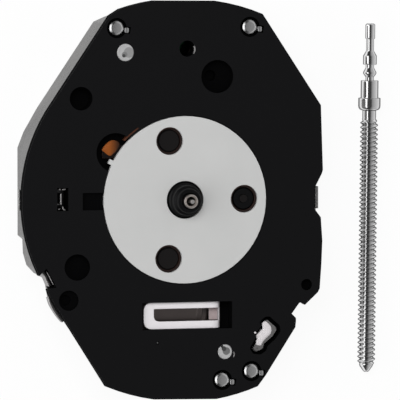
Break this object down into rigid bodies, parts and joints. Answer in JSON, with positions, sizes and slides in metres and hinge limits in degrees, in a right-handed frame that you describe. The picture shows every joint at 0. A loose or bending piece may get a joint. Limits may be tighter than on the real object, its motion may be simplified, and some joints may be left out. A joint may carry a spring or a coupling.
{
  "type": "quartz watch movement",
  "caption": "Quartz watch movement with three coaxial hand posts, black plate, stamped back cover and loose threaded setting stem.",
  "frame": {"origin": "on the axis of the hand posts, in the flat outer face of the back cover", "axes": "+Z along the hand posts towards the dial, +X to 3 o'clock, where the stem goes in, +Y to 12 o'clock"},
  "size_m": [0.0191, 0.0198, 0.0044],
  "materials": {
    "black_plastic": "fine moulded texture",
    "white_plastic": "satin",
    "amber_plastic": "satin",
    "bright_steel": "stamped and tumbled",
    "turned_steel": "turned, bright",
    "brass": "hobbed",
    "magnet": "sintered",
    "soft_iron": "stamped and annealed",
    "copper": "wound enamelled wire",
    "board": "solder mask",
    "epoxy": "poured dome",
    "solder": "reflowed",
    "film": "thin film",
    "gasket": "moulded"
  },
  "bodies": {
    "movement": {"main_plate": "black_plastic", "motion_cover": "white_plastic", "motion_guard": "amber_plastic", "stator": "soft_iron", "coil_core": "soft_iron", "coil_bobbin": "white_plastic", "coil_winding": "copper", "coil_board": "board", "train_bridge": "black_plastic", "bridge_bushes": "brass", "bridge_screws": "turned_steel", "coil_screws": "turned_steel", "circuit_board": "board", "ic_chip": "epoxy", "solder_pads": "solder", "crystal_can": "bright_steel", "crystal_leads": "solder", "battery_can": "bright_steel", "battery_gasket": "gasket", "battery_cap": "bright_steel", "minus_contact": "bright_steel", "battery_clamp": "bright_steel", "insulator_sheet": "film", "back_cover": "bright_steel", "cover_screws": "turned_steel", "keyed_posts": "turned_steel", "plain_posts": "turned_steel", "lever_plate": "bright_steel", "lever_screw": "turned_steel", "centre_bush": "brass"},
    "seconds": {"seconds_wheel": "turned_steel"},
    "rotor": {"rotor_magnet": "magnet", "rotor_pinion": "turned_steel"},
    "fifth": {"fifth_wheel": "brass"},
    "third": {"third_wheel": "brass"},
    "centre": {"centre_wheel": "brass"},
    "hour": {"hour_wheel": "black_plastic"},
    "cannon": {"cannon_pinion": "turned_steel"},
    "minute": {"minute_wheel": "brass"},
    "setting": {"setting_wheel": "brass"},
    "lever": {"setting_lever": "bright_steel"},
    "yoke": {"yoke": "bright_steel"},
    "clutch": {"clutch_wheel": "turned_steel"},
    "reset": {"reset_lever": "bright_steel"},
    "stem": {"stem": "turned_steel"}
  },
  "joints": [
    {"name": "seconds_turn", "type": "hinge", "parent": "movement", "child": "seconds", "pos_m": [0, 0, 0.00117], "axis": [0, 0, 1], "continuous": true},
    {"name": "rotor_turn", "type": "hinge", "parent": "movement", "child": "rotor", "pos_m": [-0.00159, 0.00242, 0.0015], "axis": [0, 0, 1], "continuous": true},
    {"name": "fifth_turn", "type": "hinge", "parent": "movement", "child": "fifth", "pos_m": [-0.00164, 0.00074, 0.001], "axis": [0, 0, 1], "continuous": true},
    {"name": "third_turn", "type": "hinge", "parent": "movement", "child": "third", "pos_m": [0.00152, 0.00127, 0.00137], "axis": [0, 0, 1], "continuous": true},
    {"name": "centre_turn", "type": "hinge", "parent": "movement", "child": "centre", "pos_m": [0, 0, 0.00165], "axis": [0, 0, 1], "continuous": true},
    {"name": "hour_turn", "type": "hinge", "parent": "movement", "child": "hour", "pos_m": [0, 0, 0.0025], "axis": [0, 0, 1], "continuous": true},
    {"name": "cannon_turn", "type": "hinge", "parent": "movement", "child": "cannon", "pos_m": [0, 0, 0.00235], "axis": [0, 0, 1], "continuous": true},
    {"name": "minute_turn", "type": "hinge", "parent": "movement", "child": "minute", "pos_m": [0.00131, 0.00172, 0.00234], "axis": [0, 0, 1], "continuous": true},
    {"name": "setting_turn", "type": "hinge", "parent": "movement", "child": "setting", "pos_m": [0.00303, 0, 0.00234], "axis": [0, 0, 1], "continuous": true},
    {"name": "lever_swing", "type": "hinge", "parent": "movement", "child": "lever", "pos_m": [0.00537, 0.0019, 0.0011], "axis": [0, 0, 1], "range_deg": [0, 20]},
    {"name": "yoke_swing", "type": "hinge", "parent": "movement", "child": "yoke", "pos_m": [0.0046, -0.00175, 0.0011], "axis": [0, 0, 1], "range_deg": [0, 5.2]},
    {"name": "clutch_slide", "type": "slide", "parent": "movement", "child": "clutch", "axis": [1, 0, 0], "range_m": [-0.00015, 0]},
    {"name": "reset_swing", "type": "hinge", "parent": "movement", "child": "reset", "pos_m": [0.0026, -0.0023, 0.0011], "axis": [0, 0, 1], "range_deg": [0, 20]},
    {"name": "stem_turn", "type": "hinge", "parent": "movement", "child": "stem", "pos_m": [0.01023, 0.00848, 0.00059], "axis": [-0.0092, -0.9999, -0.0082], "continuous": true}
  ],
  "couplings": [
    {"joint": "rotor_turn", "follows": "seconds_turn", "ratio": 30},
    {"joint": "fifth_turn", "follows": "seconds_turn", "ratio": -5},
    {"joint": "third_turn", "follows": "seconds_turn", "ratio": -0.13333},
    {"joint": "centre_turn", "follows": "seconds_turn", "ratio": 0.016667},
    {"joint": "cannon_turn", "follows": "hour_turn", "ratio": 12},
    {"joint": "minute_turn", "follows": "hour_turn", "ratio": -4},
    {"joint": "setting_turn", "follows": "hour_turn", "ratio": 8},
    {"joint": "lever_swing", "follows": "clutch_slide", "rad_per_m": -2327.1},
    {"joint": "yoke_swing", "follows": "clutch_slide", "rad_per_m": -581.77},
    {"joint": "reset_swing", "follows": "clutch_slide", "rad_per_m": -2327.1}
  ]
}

Requirements.
Would you copy out each line exactly as written?

Task output.
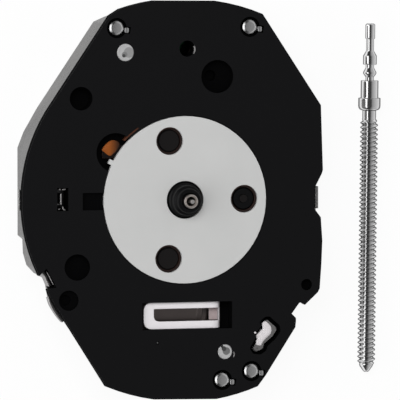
Break this object down into rigid bodies, parts and joints. Answer in JSON, with positions, sizes and slides in metres and hinge limits in degrees, in a right-handed frame that you describe. The picture shows every joint at 0. A loose or bending piece may get a joint. Limits may be tighter than on the real object, its motion may be simplified, and some joints may be left out. A joint may carry a spring or a coupling.
{
  "type": "quartz watch movement",
  "caption": "Quartz watch movement with three coaxial hand posts, black plate, stamped back cover and loose threaded setting stem.",
  "frame": {"origin": "on the axis of the hand posts, in the flat outer face of the back cover", "axes": "+Z along the hand posts towards the dial, +X to 3 o'clock, where the stem goes in, +Y to 12 o'clock"},
  "size_m": [0.0191, 0.0198, 0.0044],
  "materials": {
    "black_plastic": "fine moulded texture",
    "white_plastic": "satin",
    "amber_plastic": "satin",
    "bright_steel": "stamped and tumbled",
    "turned_steel": "turned, bright",
    "brass": "hobbed",
    "magnet": "sintered",
    "soft_iron": "stamped and annealed",
    "copper": "wound enamelled wire",
    "board": "solder mask",
    "epoxy": "poured dome",
    "solder": "reflowed",
    "film": "thin film",
    "gasket": "moulded"
  },
  "bodies": {
    "movement": {"main_plate": "black_plastic", "motion_cover": "white_plastic", "motion_guard": "amber_plastic", "stator": "soft_iron", "coil_core": "soft_iron", "coil_bobbin": "white_plastic", "coil_winding": "copper", "coil_board": "board", "train_bridge": "black_plastic", "bridge_bushes": "brass", "bridge_screws": "turned_steel", "coil_screws": "turned_steel", "circuit_board": "board", "ic_chip": "epoxy", "solder_pads": "solder", "crystal_can": "bright_steel", "crystal_leads": "solder", "battery_can": "bright_steel", "battery_gasket": "gasket", "battery_cap": "bright_steel", "minus_contact": "bright_steel", "battery_clamp": "bright_steel", "insulator_sheet": "film", "back_cover": "bright_steel", "cover_screws": "turned_steel", "keyed_posts": "turned_steel", "plain_posts": "turned_steel", "lever_plate": "bright_steel", "lever_screw": "turned_steel", "centre_bush": "brass"},
    "seconds": {"seconds_wheel": "turned_steel"},
    "rotor": {"rotor_magnet": "magnet", "rotor_pinion": "turned_steel"},
    "fifth": {"fifth_wheel": "brass"},
    "third": {"third_wheel": "brass"},
    "centre": {"centre_wheel": "brass"},
    "hour": {"hour_wheel": "black_plastic"},
    "cannon": {"cannon_pinion": "turned_steel"},
    "minute": {"minute_wheel": "brass"},
    "setting": {"setting_wheel": "brass"},
    "lever": {"setting_lever": "bright_steel"},
    "yoke": {"yoke": "bright_steel"},
    "clutch": {"clutch_wheel": "turned_steel"},
    "reset": {"reset_lever": "bright_steel"},
    "stem": {"stem": "turned_steel"}
  },
  "joints": [
    {"name": "seconds_turn", "type": "hinge", "parent": "movement", "child": "seconds", "pos_m": [0, 0, 0.00117], "axis": [0, 0, 1], "continuous": true},
    {"name": "rotor_turn", "type": "hinge", "parent": "movement", "child": "rotor", "pos_m": [-0.00159, 0.00242, 0.0015], "axis": [0, 0, 1], "continuous": true},
    {"name": "fifth_turn", "type": "hinge", "parent": "movement", "child": "fifth", "pos_m": [-0.00164, 0.00074, 0.001], "axis": [0, 0, 1], "continuous": true},
    {"name": "third_turn", "type": "hinge", "parent": "movement", "child": "third", "pos_m": [0.00152, 0.00127, 0.00137], "axis": [0, 0, 1], "continuous": true},
    {"name": "centre_turn", "type": "hinge", "parent": "movement", "child": "centre", "pos_m": [0, 0, 0.00165], "axis": [0, 0, 1], "continuous": true},
    {"name": "hour_turn", "type": "hinge", "parent": "movement", "child": "hour", "pos_m": [0, 0, 0.0025], "axis": [0, 0, 1], "continuous": true},
    {"name": "cannon_turn", "type": "hinge", "parent": "movement", "child": "cannon", "pos_m": [0, 0, 0.00235], "axis": [0, 0, 1], "continuous": true},
    {"name": "minute_turn", "type": "hinge", "parent": "movement", "child": "minute", "pos_m": [0.00131, 0.00172, 0.00234], "axis": [0, 0, 1], "continuous": true},
    {"name": "setting_turn", "type": "hinge", "parent": "movement", "child": "setting", "pos_m": [0.00303, 0, 0.00234], "axis": [0, 0, 1], "continuous": true},
    {"name": "lever_swing", "type": "hinge", "parent": "movement", "child": "lever", "pos_m": [0.00537, 0.0019, 0.0011], "axis": [0, 0, 1], "range_deg": [0, 20]},
    {"name": "yoke_swing", "type": "hinge", "parent": "movement", "child": "yoke", "pos_m": [0.0046, -0.00175, 0.0011], "axis": [0, 0, 1], "range_deg": [0, 5.2]},
    {"name": "clutch_slide", "type": "slide", "parent": "movement", "child": "clutch", "axis": [1, 0, 0], "range_m": [-0.00015, 0]},
    {"name": "reset_swing", "type": "hinge", "parent": "movement", "child": "reset", "pos_m": [0.0026, -0.0023, 0.0011], "axis": [0, 0, 1], "range_deg": [0, 20]},
    {"name": "stem_turn", "type": "hinge", "parent": "movement", "child": "stem", "pos_m": [0.01023, 0.00848, 0.00059], "axis": [-0.0092, -0.9999, -0.0082], "continuous": true}
  ],
  "couplings": [
    {"joint": "rotor_turn", "follows": "seconds_turn", "ratio": 30},
    {"joint": "fifth_turn", "follows": "seconds_turn", "ratio": -5},
    {"joint": "third_turn", "follows": "seconds_turn", "ratio": -0.13333},
    {"joint": "centre_turn", "follows": "seconds_turn", "ratio": 0.016667},
    {"joint": "cannon_turn", "follows": "hour_turn", "ratio": 12},
    {"joint": "minute_turn", "follows": "hour_turn", "ratio": -4},
    {"joint": "setting_turn", "follows": "hour_turn", "ratio": 8},
    {"joint": "lever_swing", "follows": "clutch_slide", "rad_per_m": -2327.1},
    {"joint": "yoke_swing", "follows": "clutch_slide", "rad_per_m": -581.77},
    {"joint": "reset_swing", "follows": "clutch_slide", "rad_per_m": -2327.1}
  ]
}